[proofplan]
We choose the common dominating measure $\mu := P+Q$, so the densities $p := dP/d\mu$ and $q := dQ/d\mu$ satisfy $p+q=1$ $\mu$-almost everywhere. With this normalization, total variation has the exact representation $1-\operatorname{TV}(P,Q)=\int_\Omega \min\{p,q\}\,d\mu$. The Hellinger affinity is bounded by Cauchy's inequality because $\sqrt{pq}\leq \sqrt{\min\{p,q\}}$ and $\mu(\Omega)=2$. Squaring gives $\rho_H(P,Q)^2\leq 2(1-\operatorname{TV}(P,Q))$, which is the desired inequality.
[/proofplan]
[step:Choose the joint dominating measure and record the density identities]

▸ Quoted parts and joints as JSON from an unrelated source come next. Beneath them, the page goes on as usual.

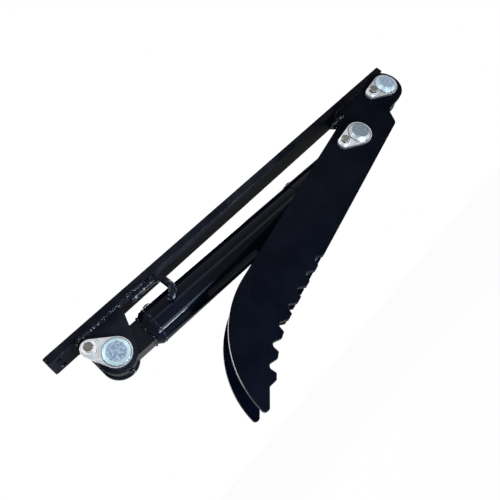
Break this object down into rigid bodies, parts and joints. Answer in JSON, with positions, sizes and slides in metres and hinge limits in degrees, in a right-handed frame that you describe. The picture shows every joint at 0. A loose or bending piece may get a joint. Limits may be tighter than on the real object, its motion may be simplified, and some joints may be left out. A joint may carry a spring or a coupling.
{
  "type": "hydraulic thumb",
  "caption": "Weld-on hydraulic thumb for a small excavator: a toothed steel thumb hinged on a flat base bar and swung by a cylinder between pinned lugs.",
  "frame": {"origin": "centre of the flat face of the base bar that is welded to the arm", "axes": "+Z out of the welded face, into the arm; +X along the base bar from the cylinder's end to the thumb's pivot; the pins' flags are at -Y. Folded against the arm with the cylinder retracted."},
  "size_m": [0.669, 0.1123, 0.2266],
  "materials": {
    "black_paint": "gloss",
    "zinc_plate": "bright zinc plate",
    "bolt_zinc": "dull zinc plate",
    "machined_steel": "turned",
    "hard_chrome": "ground",
    "bronze": "turned",
    "seal_rubber": "matte",
    "brass": "satin"
  },
  "bodies": {
    "base": {"base_plate": "black_paint", "cylinder_lug_near": "black_paint", "cylinder_lug_far": "black_paint", "pivot_lug_near": "black_paint", "pivot_lug_far": "black_paint", "pivot_tube": "black_paint", "pivot_bushes": "bronze", "pivot_nipple": "brass", "hose_guide": "black_paint", "cylinder_pin": "machined_steel", "cylinder_pin_flag": "zinc_plate", "cylinder_flag_washer": "zinc_plate", "cylinder_flag_bolt": "bolt_zinc"},
    "thumb": {"thumb_plate_near": "black_paint", "thumb_plate_far": "black_paint", "cross_bar_upper": "black_paint", "cross_bar_middle": "black_paint", "cross_bar_tip": "black_paint", "crank_boss_near": "black_paint", "crank_boss_far": "black_paint", "pivot_pin": "machined_steel", "pivot_pin_flag": "zinc_plate", "pin_collars": "black_paint", "flag_bolt_bosses": "black_paint", "crank_pin": "machined_steel", "crank_pin_flag": "zinc_plate", "thumb_flag_bolts": "bolt_zinc", "thumb_flag_spring_washers": "bolt_zinc", "thumb_flag_washers": "zinc_plate"},
    "barrel": {"base_eye": "black_paint", "base_eye_bush": "bronze", "base_eye_nipple": "black_paint", "end_cap": "black_paint", "barrel_tube": "black_paint", "cylinder_head": "black_paint", "base_port": "black_paint", "rod_port": "black_paint", "rod_seal": "seal_rubber", "rod_wiper": "seal_rubber"},
    "rod": {"piston_rod": "hard_chrome", "piston": "machined_steel", "piston_seal": "seal_rubber", "piston_nut": "machined_steel", "rod_eye": "black_paint", "rod_eye_bush": "bronze", "crank_pin_core": "machined_steel", "rod_eye_nipple": "brass"}
  },
  "joints": [
    {"name": "thumb_swing", "type": "hinge", "parent": "base", "child": "thumb", "pos_m": [0.285, 0, -0.04], "axis": [0, -1, 0], "range_deg": [0, 120]},
    {"name": "cylinder_swing", "type": "hinge", "parent": "base", "child": "barrel", "pos_m": [-0.271, 0, -0.053], "axis": [0, 1, 0], "range_deg": [0, 4.04]},
    {"name": "rod_slide", "type": "slide", "parent": "barrel", "child": "rod", "axis": [0.9995, 0, -0.0319], "range_m": [0, 0.18554]}
  ],
  "couplings": [
    {"joint": "cylinder_swing", "follows": "thumb_swing", "ratio": 0.033624},
    {"joint": "rod_slide", "follows": "thumb_swing", "m_per_rad": 0.088582}
  ]
}
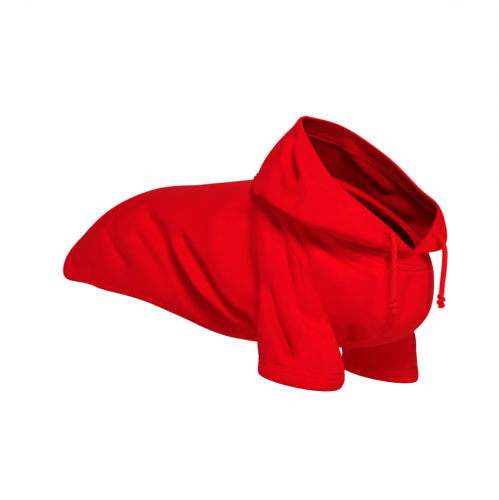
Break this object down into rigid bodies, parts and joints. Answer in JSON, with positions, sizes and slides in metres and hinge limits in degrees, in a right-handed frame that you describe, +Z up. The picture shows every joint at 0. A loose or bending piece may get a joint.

Define the finite measure $\mu$ on $(\Omega,\mathcal{F})$ by
\begin{align*}
\mu(A) := P(A)+Q(A), \qquad A \in \mathcal{F}.
\end{align*}
Then $P \ll \mu$ and $Q \ll \mu$. Let $p:\Omega \to [0,\infty)$ be the Radon--Nikodym density $p:=dP/d\mu$, and let $q:\Omega \to [0,\infty)$ be the Radon--Nikodym density $q:=dQ/d\mu$. Since $\mu=P+Q$, the measure with density $p+q$ with respect to $\mu$ equals $\mu$ itself. Hence
\begin{align*}
p+q=1
\end{align*}
$\mu$-almost everywhere. Also
\begin{align*}
\mu(\Omega)=P(\Omega)+Q(\Omega)=2.
\end{align*}
[/step]
[step:Rewrite the complement of total variation as the overlap integral]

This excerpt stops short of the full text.